• [Written exercise]:
Please output the lines shown below exactly as they appear.
— START Dataset content —
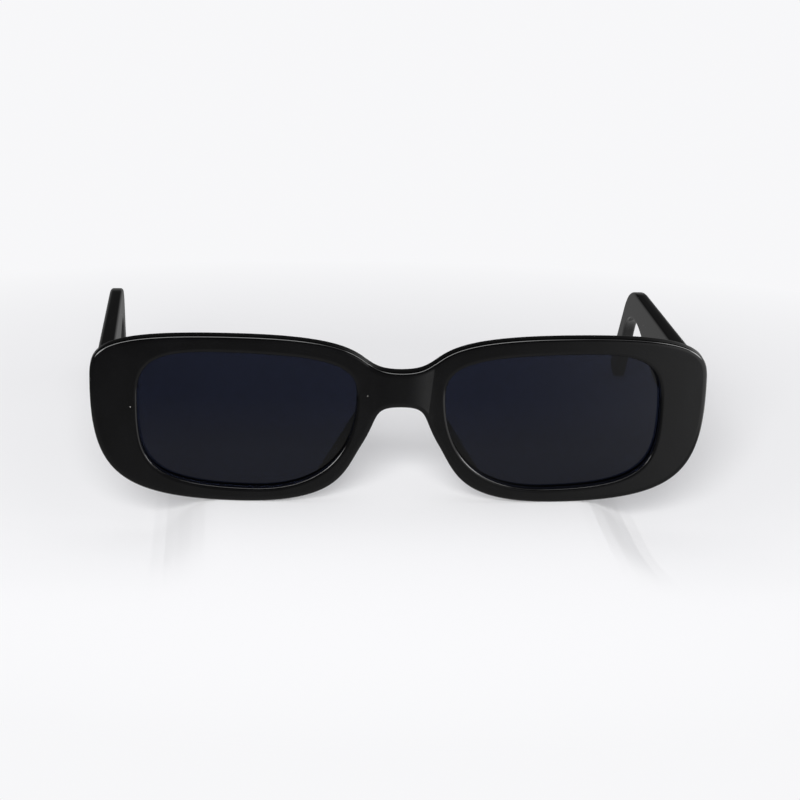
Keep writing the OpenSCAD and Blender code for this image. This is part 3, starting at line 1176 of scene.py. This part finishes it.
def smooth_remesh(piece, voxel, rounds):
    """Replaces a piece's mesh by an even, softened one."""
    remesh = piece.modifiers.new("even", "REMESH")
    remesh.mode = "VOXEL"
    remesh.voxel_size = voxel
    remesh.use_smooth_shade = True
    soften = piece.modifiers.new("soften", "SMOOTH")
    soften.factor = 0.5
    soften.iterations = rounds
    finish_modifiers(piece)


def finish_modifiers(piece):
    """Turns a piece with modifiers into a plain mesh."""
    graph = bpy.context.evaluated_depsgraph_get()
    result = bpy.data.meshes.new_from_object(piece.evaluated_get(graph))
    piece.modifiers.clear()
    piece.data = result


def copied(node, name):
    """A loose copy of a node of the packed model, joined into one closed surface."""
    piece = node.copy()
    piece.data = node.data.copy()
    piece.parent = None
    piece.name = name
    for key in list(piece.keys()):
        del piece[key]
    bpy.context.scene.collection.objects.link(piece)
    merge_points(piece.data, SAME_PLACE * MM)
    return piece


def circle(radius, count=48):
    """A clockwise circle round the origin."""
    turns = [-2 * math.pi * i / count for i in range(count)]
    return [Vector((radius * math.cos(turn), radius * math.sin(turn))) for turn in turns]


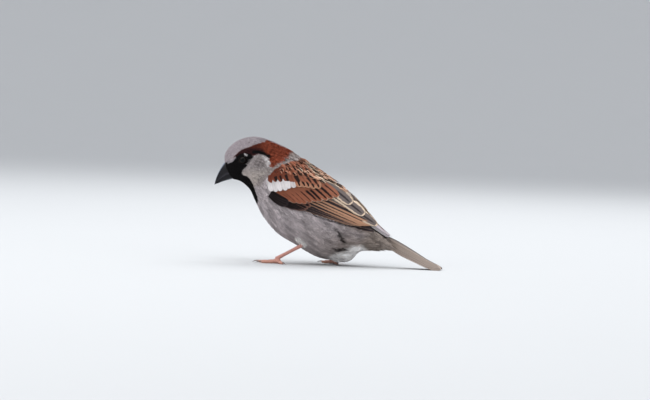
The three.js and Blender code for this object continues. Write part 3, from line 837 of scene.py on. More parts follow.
— END Dataset content —
• [Reply]:
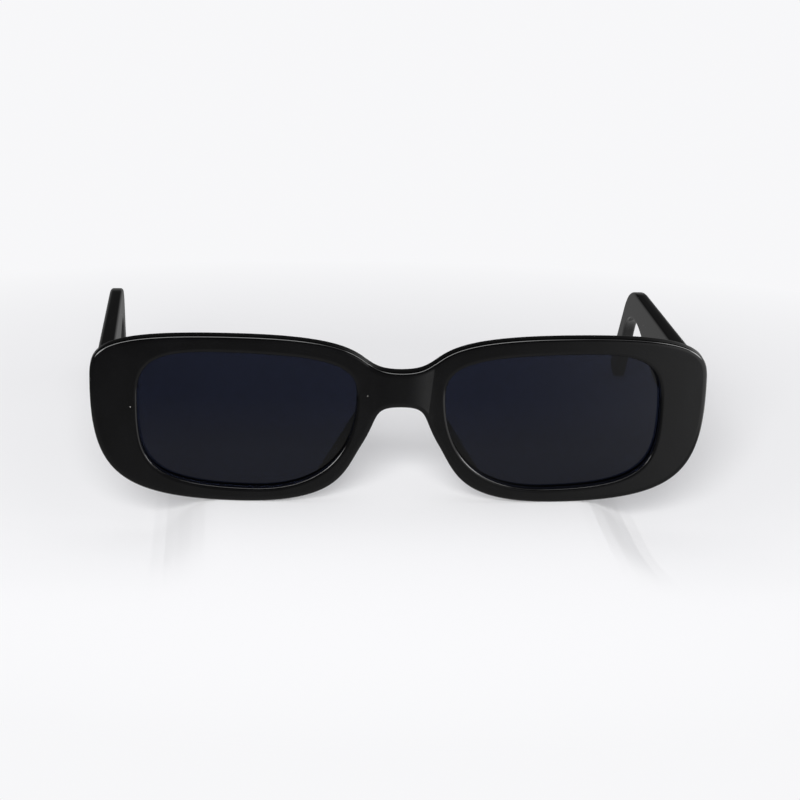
Keep writing the OpenSCAD and Blender code for this image. This is part 3, starting at line 1176 of scene.py. This part finishes it.
def smooth_remesh(piece, voxel, rounds):
    """Replaces a piece's mesh by an even, softened one."""
    remesh = piece.modifiers.new("even", "REMESH")
    remesh.mode = "VOXEL"
    remesh.voxel_size = voxel
    remesh.use_smooth_shade = True
    soften = piece.modifiers.new("soften", "SMOOTH")
    soften.factor = 0.5
    soften.iterations = rounds
    finish_modifiers(piece)


def finish_modifiers(piece):
    """Turns a piece with modifiers into a plain mesh."""
    graph = bpy.context.evaluated_depsgraph_get()
    result = bpy.data.meshes.new_from_object(piece.evaluated_get(graph))
    piece.modifiers.clear()
    piece.data = result


def copied(node, name):
    """A loose copy of a node of the packed model, joined into one closed surface."""
    piece = node.copy()
    piece.data = node.data.copy()
    piece.parent = None
    piece.name = name
    for key in list(piece.keys()):
        del piece[key]
    bpy.context.scene.collection.objects.link(piece)
    merge_points(piece.data, SAME_PLACE * MM)
    return piece


def circle(radius, count=48):
    """A clockwise circle round the origin."""
    turns = [-2 * math.pi * i / count for i in range(count)]
    return [Vector((radius * math.cos(turn), radius * math.sin(turn))) for turn in turns]


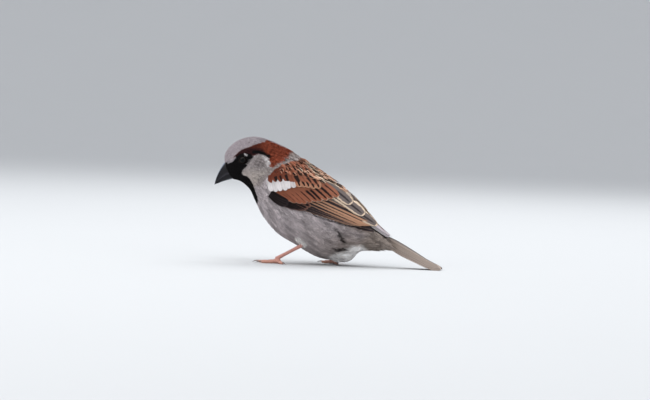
The three.js and Blender code for this object continues. Write part 3, from line 837 of scene.py on. More parts follow.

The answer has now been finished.